Fashion has always been an important component of the IHT’s lifestyle section, according to Alison Smale, the paper’s executive editor.

“James Gordon Bennett, the IHT’s founder very smartly understood that the Americans in the Belle Époque came to Paris to buy the art, buy and wear clothes, embrace a new lifestyle,” she explained. “The Americans who came here helped evolve [fashion]. They copied it but also injected it with new dynamism, particularly after World War II. Art Buchwald, Richard Avedon — all these people injected haute couture with something modern. I think there was huge dialogue between France and America, and that the IHT is very central to that conversation.”
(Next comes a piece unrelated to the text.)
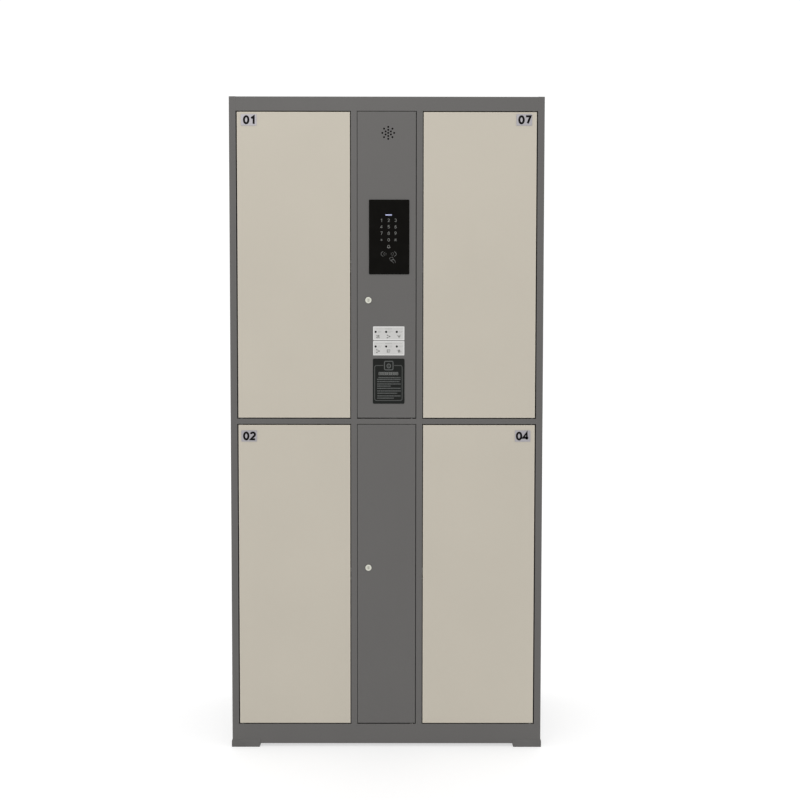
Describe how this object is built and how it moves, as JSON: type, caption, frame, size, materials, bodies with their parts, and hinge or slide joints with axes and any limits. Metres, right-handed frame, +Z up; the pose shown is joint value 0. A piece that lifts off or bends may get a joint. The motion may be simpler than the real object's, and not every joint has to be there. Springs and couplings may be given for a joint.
{
  "type": "parcel locker",
  "caption": "Floor-standing steel parcel locker with tall parcel compartments either side of a narrow control column with a keypad terminal.",
  "frame": {"origin": "centre of the footprint, on the floor", "axes": "+X to the user's right, +Y from the doors to the wall, +Z up"},
  "size_m": [0.89, 0.5045, 1.85],
  "materials": {
    "cabinet_paint": "satin",
    "door_paint": "satin",
    "zinc_steel": "satin",
    "pivot_steel": "satin",
    "tag_metal": "satin",
    "lock_metal": "satin",
    "keypad_glass": "gloss",
    "white_label": "satin",
    "black_acrylic": "satin",
    "black_plastic": "satin",
    "bush_plastic": "satin",
    "rubber": "matte",
    "foot_plastic": "matte",
    "supply_metal": "satin",
    "duct_plastic": "matte"
  },
  "bodies": {
    "cabinet": {"back_panel": "cabinet_paint", "back_panel_screws": "zinc_steel", "bottom_panel": "cabinet_paint", "cable_duct": "duct_plastic", "controller_unit": "supply_metal", "door_buffers": "rubber", "feet": "foot_plastic", "floor_panel": "cabinet_paint", "header_rail": "cabinet_paint", "hinge_bushes": "bush_plastic", "lock_cases": "zinc_steel", "mid_rails": "cabinet_paint", "mullion_left": "cabinet_paint", "mullion_right": "cabinet_paint", "partition_left": "cabinet_paint", "partition_right": "cabinet_paint", "plinth_rail": "cabinet_paint", "power_inlet": "black_plastic", "power_supply": "supply_metal", "shelves": "cabinet_paint", "side_panel_left": "cabinet_paint", "side_panel_right": "cabinet_paint", "top_panel": "cabinet_paint"},
    "door_01": {"door_01_panel": "door_paint", "door_01_stiffener": "door_paint", "door_01_hinge_pins": "pivot_steel", "door_01_number_tag": "tag_metal", "door_01_strike": "zinc_steel"},
    "bolt_01": {"lock_01_bolt": "zinc_steel"},
    "door_02": {"door_02_panel": "door_paint", "door_02_stiffener": "door_paint", "door_02_hinge_pins": "pivot_steel", "door_02_number_tag": "tag_metal", "door_02_strike": "zinc_steel"},
    "bolt_02": {"lock_02_bolt": "zinc_steel"},
    "door_07": {"door_07_panel": "door_paint", "door_07_stiffener": "door_paint", "door_07_hinge_pins": "pivot_steel", "door_07_number_tag": "tag_metal", "door_07_strike": "zinc_steel"},
    "bolt_07": {"lock_07_bolt": "zinc_steel"},
    "door_04": {"door_04_panel": "door_paint", "door_04_stiffener": "door_paint", "door_04_hinge_pins": "pivot_steel", "door_04_number_tag": "tag_metal", "door_04_strike": "zinc_steel"},
    "bolt_04": {"lock_04_bolt": "zinc_steel"},
    "control_door": {"control_door_panel": "cabinet_paint", "control_door_hinge_pins": "pivot_steel", "keypad_glass": "keypad_glass", "keypad_housing": "black_plastic", "speaker": "black_plastic", "instruction_labels": "white_label", "notice_plate": "black_acrylic", "control_door_lock_barrel": "lock_metal"},
    "service_door": {"service_door_panel": "cabinet_paint", "service_door_hinge_pins": "pivot_steel", "service_door_lock_barrel": "lock_metal"},
    "control_lock": {"control_door_lock_plug": "lock_metal"},
    "service_lock": {"service_door_lock_plug": "lock_metal"}
  },
  "joints": [
    {"name": "door_01_hinge", "type": "hinge", "parent": "cabinet", "child": "door_01", "pos_m": [-0.4118, -0.244, 1.37787], "axis": [0, 0, -1], "range_deg": [0, 115]},
    {"name": "door_02_hinge", "type": "hinge", "parent": "cabinet", "child": "door_02", "pos_m": [-0.4118, -0.244, 0.49862], "axis": [0, 0, -1], "range_deg": [0, 115]},
    {"name": "door_07_hinge", "type": "hinge", "parent": "cabinet", "child": "door_07", "pos_m": [0.4118, -0.244, 1.37787], "axis": [0, 0, 1], "range_deg": [0, 115]},
    {"name": "door_04_hinge", "type": "hinge", "parent": "cabinet", "child": "door_04", "pos_m": [0.4118, -0.244, 0.49862], "axis": [0, 0, 1], "range_deg": [0, 115]},
    {"name": "control_door_hinge", "type": "hinge", "parent": "cabinet", "child": "control_door", "pos_m": [0.0722, -0.244, 1.37787], "axis": [0, 0, 1], "range_deg": [0, 115]},
    {"name": "service_door_hinge", "type": "hinge", "parent": "cabinet", "child": "service_door", "pos_m": [0.0722, -0.244, 0.49862], "axis": [0, 0, 1], "range_deg": [0, 115]},
    {"name": "control_lock_turn", "type": "hinge", "parent": "control_door", "child": "control_lock", "pos_m": [-0.0517, -0.25, 1.2811], "axis": [0, 1, 0], "range_deg": [0, 90]},
    {"name": "service_lock_turn", "type": "hinge", "parent": "service_door", "child": "service_lock", "pos_m": [-0.0517, -0.25, 0.5197], "axis": [0, 1, 0], "range_deg": [0, 90]},
    {"name": "bolt_01_slide", "type": "slide", "parent": "cabinet", "child": "bolt_01", "axis": [0, 0, 1], "range_m": [0, 0.006]},
    {"name": "bolt_02_slide", "type": "slide", "parent": "cabinet", "child": "bolt_02", "axis": [0, 0, 1], "range_m": [0, 0.006]},
    {"name": "bolt_07_slide", "type": "slide", "parent": "cabinet", "child": "bolt_07", "axis": [0, 0, 1], "range_m": [0, 0.006]},
    {"name": "bolt_04_slide", "type": "slide", "parent": "cabinet", "child": "bolt_04", "axis": [0, 0, 1], "range_m": [0, 0.006]}
  ]
}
Menkes, who took up her post at the paper in 1988, writes a weekly style page and contributes to T, The New York Time’s style magazine, which is also an IHT supplement.

“Suzy covers the collections like very few other people; she is very energetic!” Smale exclaimed.

In her article today, Menkes analyzes changes in style, how fashion has advanced over 125 years and where it might go by 2137. She cited, for instance, the digital revolution “and the opportunities it brings for fabric invention, for laser cutting and for three-dimensional prints, as in the collections of the London designer Mary Katrantzou or the Peter Pilotto duo.”

The paper, whose circulation last year was 226,267, is hosting a panel discussion in Paris this afternoon on current global issues. Speakers are to include Antonis Samaras, prime minister of the Hellenic Republic; Carl Bildt, Sweden’s minster for foreign affairs; Andrew Ross Sorkin, editor-at-large of the New York Times’ Dealbook, and Philippe Starck, founder of Starck Network.

Arthur Sulzberger Jr., chairman and publisher of the New York Times, which wholly owns the IHT, cannot attend, due to the death last Saturday of his father, Arthur Ochs Sulzberger, the former publisher of The New York Times.